==== DATA SEGMENT ====

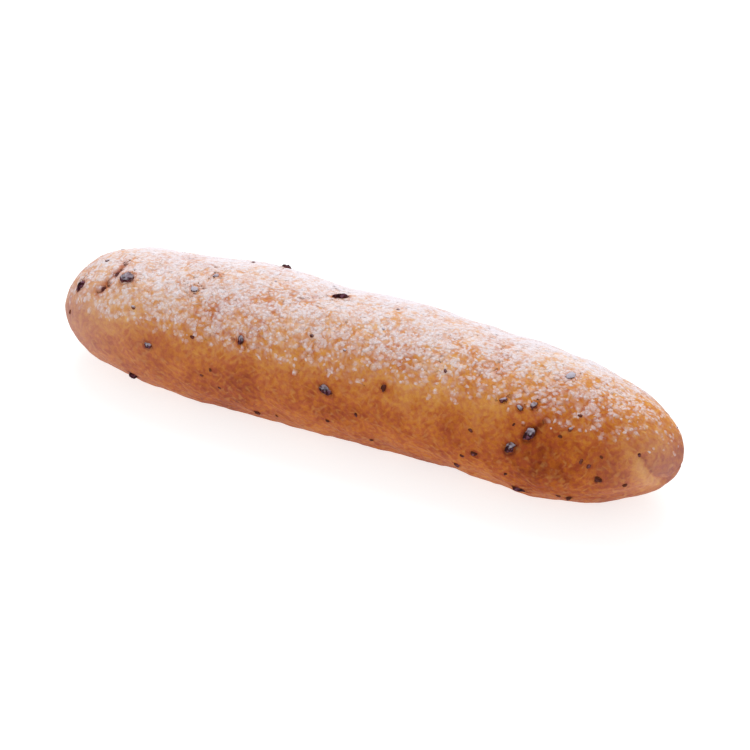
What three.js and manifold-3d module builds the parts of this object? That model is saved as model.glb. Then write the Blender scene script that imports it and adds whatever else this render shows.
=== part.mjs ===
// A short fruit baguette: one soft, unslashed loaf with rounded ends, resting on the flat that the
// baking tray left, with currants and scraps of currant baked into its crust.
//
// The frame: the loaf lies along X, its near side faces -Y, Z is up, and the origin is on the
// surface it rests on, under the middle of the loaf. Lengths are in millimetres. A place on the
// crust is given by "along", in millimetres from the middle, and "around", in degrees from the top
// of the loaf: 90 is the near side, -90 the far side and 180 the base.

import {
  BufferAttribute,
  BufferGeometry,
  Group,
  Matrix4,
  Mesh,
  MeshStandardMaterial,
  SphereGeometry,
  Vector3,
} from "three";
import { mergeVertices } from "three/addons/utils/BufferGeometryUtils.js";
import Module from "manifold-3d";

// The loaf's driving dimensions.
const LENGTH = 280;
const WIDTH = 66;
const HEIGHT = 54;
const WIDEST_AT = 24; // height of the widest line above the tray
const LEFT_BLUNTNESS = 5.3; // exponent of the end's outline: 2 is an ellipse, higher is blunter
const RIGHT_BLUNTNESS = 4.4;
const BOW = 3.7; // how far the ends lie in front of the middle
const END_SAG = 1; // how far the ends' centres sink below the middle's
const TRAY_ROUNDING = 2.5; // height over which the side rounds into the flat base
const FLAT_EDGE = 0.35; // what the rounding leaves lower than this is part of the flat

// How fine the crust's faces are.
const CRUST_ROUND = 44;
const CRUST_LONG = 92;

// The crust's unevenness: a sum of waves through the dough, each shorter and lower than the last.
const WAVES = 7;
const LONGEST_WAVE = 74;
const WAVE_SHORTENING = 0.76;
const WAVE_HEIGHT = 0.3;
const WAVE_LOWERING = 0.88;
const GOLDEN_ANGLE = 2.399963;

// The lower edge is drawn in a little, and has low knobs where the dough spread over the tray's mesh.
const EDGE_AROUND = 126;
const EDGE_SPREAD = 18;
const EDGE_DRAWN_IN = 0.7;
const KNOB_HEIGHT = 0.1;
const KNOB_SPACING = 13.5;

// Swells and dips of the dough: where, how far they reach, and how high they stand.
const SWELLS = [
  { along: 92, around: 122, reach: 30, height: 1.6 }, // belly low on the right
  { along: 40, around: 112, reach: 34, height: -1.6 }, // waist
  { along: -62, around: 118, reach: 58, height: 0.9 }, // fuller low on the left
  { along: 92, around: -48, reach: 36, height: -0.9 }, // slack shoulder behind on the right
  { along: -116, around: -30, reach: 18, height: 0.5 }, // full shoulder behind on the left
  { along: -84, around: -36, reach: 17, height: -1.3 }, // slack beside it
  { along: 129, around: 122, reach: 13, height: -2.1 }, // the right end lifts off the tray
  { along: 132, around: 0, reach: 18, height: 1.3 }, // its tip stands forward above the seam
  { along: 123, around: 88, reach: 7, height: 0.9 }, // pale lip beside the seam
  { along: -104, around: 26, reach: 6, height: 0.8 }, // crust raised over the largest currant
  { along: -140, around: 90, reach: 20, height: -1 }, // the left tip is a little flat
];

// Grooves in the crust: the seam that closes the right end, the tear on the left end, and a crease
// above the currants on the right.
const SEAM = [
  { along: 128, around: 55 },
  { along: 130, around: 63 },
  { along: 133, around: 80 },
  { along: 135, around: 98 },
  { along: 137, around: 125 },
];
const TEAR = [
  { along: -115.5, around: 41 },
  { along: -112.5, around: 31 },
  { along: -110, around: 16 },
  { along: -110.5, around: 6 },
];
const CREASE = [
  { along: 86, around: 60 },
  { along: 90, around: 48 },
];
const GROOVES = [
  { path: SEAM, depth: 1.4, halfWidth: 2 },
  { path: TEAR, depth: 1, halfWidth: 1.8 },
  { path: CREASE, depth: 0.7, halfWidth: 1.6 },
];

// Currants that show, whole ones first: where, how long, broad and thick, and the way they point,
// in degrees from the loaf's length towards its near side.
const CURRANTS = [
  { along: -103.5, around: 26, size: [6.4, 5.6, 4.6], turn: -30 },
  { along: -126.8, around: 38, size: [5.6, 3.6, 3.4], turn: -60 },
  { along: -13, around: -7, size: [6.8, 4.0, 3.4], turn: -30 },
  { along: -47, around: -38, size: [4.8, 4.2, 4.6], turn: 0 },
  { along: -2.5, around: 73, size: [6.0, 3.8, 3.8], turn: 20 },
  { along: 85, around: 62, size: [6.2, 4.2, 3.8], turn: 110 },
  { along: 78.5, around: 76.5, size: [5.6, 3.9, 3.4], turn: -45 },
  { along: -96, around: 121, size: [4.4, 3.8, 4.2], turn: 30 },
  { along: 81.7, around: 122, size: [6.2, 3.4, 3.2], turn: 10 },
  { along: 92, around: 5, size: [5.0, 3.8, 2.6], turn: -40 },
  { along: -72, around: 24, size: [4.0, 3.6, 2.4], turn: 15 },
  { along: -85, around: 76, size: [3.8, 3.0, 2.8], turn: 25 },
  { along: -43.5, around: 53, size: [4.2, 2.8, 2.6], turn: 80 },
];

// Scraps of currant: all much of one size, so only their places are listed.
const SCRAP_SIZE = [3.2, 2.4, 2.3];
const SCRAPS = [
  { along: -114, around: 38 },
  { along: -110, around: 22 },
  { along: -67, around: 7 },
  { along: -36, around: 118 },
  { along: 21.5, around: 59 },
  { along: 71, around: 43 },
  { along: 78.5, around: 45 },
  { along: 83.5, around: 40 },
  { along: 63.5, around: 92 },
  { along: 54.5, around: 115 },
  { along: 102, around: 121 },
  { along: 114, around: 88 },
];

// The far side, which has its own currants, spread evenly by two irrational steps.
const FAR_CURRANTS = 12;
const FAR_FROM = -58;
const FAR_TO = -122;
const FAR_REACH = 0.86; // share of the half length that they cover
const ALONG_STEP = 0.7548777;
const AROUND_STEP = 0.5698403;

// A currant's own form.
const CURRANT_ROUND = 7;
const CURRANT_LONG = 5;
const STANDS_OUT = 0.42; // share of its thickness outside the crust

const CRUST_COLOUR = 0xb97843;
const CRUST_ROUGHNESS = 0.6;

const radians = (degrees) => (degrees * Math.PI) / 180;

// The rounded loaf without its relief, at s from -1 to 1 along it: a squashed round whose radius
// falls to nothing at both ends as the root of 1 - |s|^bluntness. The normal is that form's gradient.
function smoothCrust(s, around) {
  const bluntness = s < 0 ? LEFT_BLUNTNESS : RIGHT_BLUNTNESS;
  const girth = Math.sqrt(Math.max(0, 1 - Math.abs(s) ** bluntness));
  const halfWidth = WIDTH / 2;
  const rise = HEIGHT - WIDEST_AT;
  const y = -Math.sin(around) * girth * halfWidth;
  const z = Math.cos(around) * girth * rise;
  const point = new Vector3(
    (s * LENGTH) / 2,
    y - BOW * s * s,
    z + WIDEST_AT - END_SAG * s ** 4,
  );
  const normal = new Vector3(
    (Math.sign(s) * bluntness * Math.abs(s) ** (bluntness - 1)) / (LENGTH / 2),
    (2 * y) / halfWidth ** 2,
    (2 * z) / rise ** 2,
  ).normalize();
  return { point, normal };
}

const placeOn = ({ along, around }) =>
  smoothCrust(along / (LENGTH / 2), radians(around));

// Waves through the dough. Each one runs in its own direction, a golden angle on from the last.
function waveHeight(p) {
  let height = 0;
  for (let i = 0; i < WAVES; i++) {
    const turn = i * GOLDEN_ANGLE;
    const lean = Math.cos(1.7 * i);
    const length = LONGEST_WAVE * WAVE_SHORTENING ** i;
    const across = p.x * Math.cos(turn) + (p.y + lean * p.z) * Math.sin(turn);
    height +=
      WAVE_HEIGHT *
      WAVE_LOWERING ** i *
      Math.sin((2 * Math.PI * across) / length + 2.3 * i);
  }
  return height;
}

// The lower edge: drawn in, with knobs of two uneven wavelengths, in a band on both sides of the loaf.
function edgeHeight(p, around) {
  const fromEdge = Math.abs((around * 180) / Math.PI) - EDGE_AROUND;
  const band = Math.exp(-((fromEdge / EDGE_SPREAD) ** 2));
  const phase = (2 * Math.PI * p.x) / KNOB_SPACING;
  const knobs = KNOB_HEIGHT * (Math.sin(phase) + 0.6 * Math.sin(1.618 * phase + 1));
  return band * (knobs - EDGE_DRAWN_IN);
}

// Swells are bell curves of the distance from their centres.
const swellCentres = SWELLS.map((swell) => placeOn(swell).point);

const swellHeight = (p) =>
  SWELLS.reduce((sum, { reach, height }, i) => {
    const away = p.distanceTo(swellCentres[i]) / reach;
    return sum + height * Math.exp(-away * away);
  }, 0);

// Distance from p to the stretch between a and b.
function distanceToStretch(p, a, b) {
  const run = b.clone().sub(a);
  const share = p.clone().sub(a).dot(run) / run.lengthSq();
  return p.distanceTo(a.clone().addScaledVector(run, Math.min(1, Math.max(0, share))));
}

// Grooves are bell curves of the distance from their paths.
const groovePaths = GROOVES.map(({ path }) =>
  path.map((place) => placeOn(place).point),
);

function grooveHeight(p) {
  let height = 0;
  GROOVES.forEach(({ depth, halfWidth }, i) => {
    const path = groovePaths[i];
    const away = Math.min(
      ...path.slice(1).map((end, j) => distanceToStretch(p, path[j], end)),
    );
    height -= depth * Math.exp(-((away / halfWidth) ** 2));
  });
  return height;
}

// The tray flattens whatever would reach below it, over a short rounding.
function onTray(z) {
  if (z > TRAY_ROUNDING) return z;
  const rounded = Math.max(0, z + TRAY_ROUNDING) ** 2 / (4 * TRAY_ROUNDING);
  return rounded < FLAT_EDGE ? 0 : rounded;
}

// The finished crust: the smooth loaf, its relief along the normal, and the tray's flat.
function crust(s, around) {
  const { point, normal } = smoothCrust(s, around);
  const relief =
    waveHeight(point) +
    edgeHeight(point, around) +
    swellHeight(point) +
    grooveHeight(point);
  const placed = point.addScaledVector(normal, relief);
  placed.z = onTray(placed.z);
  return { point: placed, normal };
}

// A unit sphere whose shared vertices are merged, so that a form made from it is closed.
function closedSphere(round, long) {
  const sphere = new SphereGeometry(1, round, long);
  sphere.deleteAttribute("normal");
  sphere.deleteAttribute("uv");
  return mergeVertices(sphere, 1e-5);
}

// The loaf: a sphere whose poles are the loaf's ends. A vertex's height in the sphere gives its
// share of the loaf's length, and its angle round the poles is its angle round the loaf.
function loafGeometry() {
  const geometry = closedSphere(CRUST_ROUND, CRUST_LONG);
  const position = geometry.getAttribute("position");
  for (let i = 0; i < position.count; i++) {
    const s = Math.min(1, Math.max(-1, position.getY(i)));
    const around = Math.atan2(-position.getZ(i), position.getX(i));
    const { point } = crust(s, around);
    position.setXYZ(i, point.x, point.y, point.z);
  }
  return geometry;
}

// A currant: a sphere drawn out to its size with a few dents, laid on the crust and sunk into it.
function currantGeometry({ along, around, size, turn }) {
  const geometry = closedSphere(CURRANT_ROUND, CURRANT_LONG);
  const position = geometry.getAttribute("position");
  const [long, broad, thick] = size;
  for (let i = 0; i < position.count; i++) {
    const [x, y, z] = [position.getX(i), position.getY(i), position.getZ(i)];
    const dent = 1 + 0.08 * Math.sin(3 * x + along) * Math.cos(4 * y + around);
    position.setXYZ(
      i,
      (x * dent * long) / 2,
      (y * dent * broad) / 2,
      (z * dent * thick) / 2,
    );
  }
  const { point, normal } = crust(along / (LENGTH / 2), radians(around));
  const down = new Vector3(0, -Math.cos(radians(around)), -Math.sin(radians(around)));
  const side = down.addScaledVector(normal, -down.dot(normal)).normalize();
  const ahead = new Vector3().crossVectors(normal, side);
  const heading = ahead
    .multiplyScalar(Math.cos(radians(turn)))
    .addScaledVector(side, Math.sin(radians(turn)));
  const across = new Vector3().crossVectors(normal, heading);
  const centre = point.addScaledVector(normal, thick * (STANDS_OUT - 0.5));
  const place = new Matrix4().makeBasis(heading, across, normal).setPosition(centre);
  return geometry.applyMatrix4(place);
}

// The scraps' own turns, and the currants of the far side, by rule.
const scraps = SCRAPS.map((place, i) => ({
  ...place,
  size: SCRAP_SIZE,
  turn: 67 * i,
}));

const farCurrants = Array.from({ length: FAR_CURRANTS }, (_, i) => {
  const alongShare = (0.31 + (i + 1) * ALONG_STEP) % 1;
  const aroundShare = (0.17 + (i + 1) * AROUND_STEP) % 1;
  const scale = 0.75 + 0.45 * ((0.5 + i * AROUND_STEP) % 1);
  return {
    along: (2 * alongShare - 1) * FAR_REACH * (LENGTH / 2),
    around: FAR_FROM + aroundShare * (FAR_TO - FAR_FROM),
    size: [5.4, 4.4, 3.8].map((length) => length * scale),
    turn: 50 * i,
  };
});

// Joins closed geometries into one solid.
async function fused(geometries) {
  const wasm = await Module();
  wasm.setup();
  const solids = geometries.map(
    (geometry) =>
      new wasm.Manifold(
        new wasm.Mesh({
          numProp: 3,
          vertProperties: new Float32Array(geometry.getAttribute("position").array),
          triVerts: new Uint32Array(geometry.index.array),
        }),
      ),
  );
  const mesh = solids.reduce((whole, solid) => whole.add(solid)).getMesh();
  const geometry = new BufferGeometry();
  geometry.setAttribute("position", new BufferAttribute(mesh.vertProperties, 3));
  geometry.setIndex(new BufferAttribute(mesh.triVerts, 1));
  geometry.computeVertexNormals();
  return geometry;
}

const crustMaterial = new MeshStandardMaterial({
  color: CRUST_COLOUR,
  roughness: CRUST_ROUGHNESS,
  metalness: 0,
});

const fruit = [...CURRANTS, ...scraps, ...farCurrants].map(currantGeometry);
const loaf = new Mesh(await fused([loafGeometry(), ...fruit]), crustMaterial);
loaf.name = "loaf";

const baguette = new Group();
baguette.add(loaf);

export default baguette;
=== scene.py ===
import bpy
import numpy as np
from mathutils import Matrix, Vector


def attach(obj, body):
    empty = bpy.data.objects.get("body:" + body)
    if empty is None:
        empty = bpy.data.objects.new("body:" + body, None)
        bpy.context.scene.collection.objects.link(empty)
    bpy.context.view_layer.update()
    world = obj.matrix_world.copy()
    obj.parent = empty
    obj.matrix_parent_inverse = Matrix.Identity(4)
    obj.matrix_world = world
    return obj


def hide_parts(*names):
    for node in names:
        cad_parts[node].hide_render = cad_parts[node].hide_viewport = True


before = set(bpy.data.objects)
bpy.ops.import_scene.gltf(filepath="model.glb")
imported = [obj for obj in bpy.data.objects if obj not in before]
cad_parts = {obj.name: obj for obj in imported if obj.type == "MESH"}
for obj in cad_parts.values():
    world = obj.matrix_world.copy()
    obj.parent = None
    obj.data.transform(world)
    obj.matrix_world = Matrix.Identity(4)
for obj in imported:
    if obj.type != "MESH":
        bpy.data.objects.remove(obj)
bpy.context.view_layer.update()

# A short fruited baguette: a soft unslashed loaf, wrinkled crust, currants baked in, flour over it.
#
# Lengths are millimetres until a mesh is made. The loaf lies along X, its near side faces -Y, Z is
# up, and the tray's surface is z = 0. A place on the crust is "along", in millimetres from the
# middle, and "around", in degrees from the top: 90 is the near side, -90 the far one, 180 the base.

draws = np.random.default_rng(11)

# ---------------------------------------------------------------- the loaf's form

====

### [TASK BRIEF]
Extract the run of lines that opens with the line containing "const crustMaterial = new" and closes with the line containing "for node in"; reproduce it exactly and add nothing.

### [WRITTEN SOLUTION]
const crustMaterial = new MeshStandardMaterial({
  color: CRUST_COLOUR,
  roughness: CRUST_ROUGHNESS,
  metalness: 0,
});

const fruit = [...CURRANTS, ...scraps, ...farCurrants].map(currantGeometry);
const loaf = new Mesh(await fused([loafGeometry(), ...fruit]), crustMaterial);
loaf.name = "loaf";

const baguette = new Group();
baguette.add(loaf);

export default baguette;
=== scene.py ===
import bpy
import numpy as np
from mathutils import Matrix, Vector


def attach(obj, body):
    empty = bpy.data.objects.get("body:" + body)
    if empty is None:
        empty = bpy.data.objects.new("body:" + body, None)
        bpy.context.scene.collection.objects.link(empty)
    bpy.context.view_layer.update()
    world = obj.matrix_world.copy()
    obj.parent = empty
    obj.matrix_parent_inverse = Matrix.Identity(4)
    obj.matrix_world = world
    return obj


def hide_parts(*names):
    for node in names:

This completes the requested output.